Updated on July 29, 2010

About ten years ago, husband Johnny and I were spending a couple of weeks at one of our favorite spots – Amelia Island, Florida. Amelia is in the Atlantic and is the state’s northernmost island and beaches. When we visit the island, we almost always stay at the Amelia-by-the-Sea condos because of their private fishing pier. We spend most of our time on the pier and have made friends with other vacationers we seem to run into year after year. Many are fellow anglers.

One such pal is Phil. We had met and made friends with Phil a couple of years earlier on the pier as we were all fishing for flounder. On this eventful trip, Phil and I witnessed something that I consider pretty amazing. The experience was a perfectly natural phenomenon, but I would imagine it’s fairly rare, just the same.

Phil and I were fishing about halfway out on the pier. It was a beautiful summer day, and we were leaning on the pier railing bobbing our live mullet minnows under the wooden structure in hopes of enticing a flatfish to bite. In the water just beyond us were two boys sitting on their surfboards. The kids were probably 12 or 13 years old, and we were complaining about their trying to surf so near the pier when they had miles of ocean in which to enjoy their sport.

As we were talking, a huge dark fish-shaped creature came up from the water and seemed to attack one of the boys. This was one of the strangest sights I had ever seen. I knew I was seeing it, but it was hard for me to wrap my mind around it. The fish pushed the kid under, and his friend paddled frantically for shore, yelling “Shark!” at the top of his lungs. Everyone on the beach came running, of course.

Within just a couple of seconds, the attacked boy surfaced, sputtering for air. He managed to get back on his board, and soon others were in the water to help him to shore. When he reached the beach, he collapsed on the sand. Shortly an ambulance arrived to take the boy away.

Phil and I continued to watch the area where the attack had occurred. The “fish” surfaced again, and we got a good look at it. It was charcoal gray in color, with a length of about 14-15 feet. I noticed it had a very small dorsal fin, which I thought was very un-shark like. As I continued watching, I finally saw the animal’s tail. The tail was horizontal instead of vertical, indicating that it wasn’t a shark, at all. It was a marine mammal.

We later got the scoop from a friend with a police scanner. She told us that she’s heard on the scanner just a few minutes before the event that a pilot whale had been seen just beyond the beach at the Ritz-Carlton, and that it was swimming north, parallel to the shore. That would have put our pier directly in the whale’s path. Our “shark” was in actuality a short-finned pilot whale.

You might remember seeing footage on the news a few years ago of a pilot whale attacking a woman. It held her in its mouth and took her deep beneath the surface of the water. She survived, but the experience shook her up, of course. In the case we witnessed, however, I don’t think the whale was attacking the surfer. The boy was simply in the wrong place at the wrong time. When the whale surfaced for air, the boy was in the way and subsequently got pushed under when the whale submerged again.

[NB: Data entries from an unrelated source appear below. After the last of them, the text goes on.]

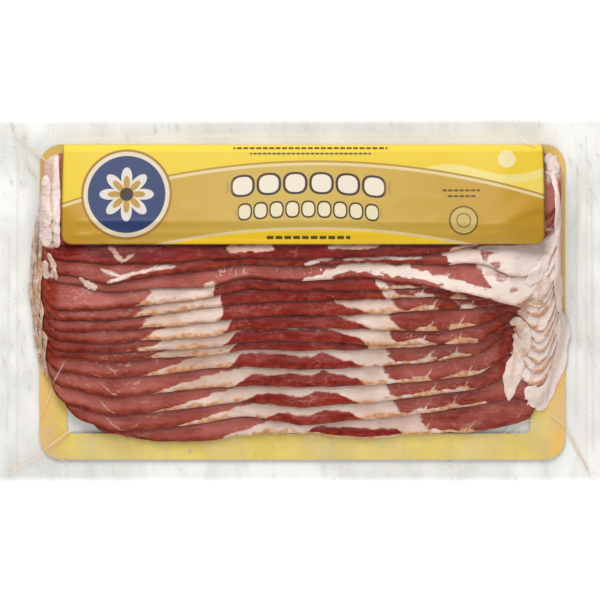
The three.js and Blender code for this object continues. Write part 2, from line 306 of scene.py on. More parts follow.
# The dark lean of the middle: how far in it reaches at places along each slice.
WHOLE = 40.0
DARK_LEAN = [
    ([3.0, 6.0, 12.0, 30.0, 45.0, 51.0], [0.0, 2.6, 4.6, 5.2, 4.0, 0.0]),
    ([-18.5, -10.0, 0.0, 6.0, 12.0, 24.0, 31.0], [0.0, 4.6, 4.6, 5.2, 6.8, 4.2, 0.0]),
    ([-28.5, -20.0, -7.0, 0.0, 8.0, 15.0, 22.0, 29.0], [0.0, 4.4, 5.7, 5.3, 7.5, 6.2, 3.6, 0.0]),
    ([-32.0, -24.0, -12.0, -4.0, 5.0, 11.0, 19.0, 28.0, 31.5],
     [0.0, 5.6, 5.7, 6.7, 5.8, 7.8, 5.9, 3.4, 0.0]),
    ([-34.0, -28.0, -12.0, 0.0, 5.0, 11.0, 16.0, 24.0, 31.0],
     [0.0, 6.4, 7.6, 6.4, 6.2, 8.0, 6.2, 3.6, 0.0]),
    ([-34.5, -32.0, -28.0, 30.0, 31.5, 32.5], [0.0, 2.0, 7.0, 7.0, 3.0, 0.0]),
    ([-37.0, -33.0, -30.5, -17.0, 14.5, 20.0, 28.0, 31.5], [0.0, 3.0, 5.6, 6.0, 6.1, 4.6, 3.2, 0.0]),
    ([-37.0, -34.0, -31.0, -29.0, 15.0, 17.0, 27.0, 34.5],
     [0.0, 3.0, 7.0, WHOLE, WHOLE, 6.2, 3.6, 0.0]),
    ([-39.0, -37.0, -35.0, 14.0, 16.0, 26.0, 34.5], [0.0, 4.0, WHOLE, WHOLE, 6.2, 3.4, 0.0]),
    ([-38.0, -36.0, 36.0, 39.0, 41.0], [0.0, WHOLE, WHOLE, 2.6, 0.0]),
    ([-41.0, -39.0, 33.0, 36.0, 38.0], [0.0, WHOLE, WHOLE, 3.0, 0.0]),
]
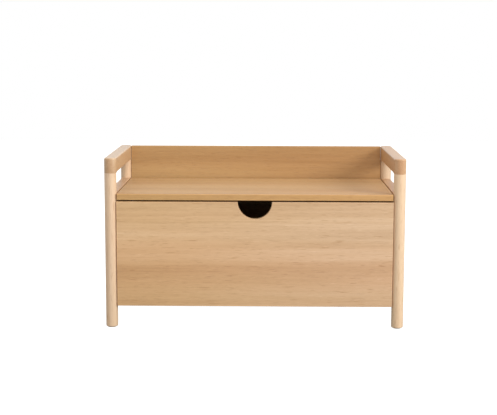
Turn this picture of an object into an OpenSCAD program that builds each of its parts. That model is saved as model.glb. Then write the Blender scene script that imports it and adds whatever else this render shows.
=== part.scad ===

I totally understand why the youth thought he was being attacked by a shark. I had a great view of the entire event, and if I hadn’t observed the creature’s dorsal fin and tail, I would have thought it to be a shark, also.

Later that afternoon, we asked around to find out how the boy was doing. He was fine and basically free of injury. He did have a rope burn on his leg from his surfboard leash that had wrapped around his calf when the whale pushed him under. I’d say he was pretty lucky – a great story to tell his pals and no real injuries!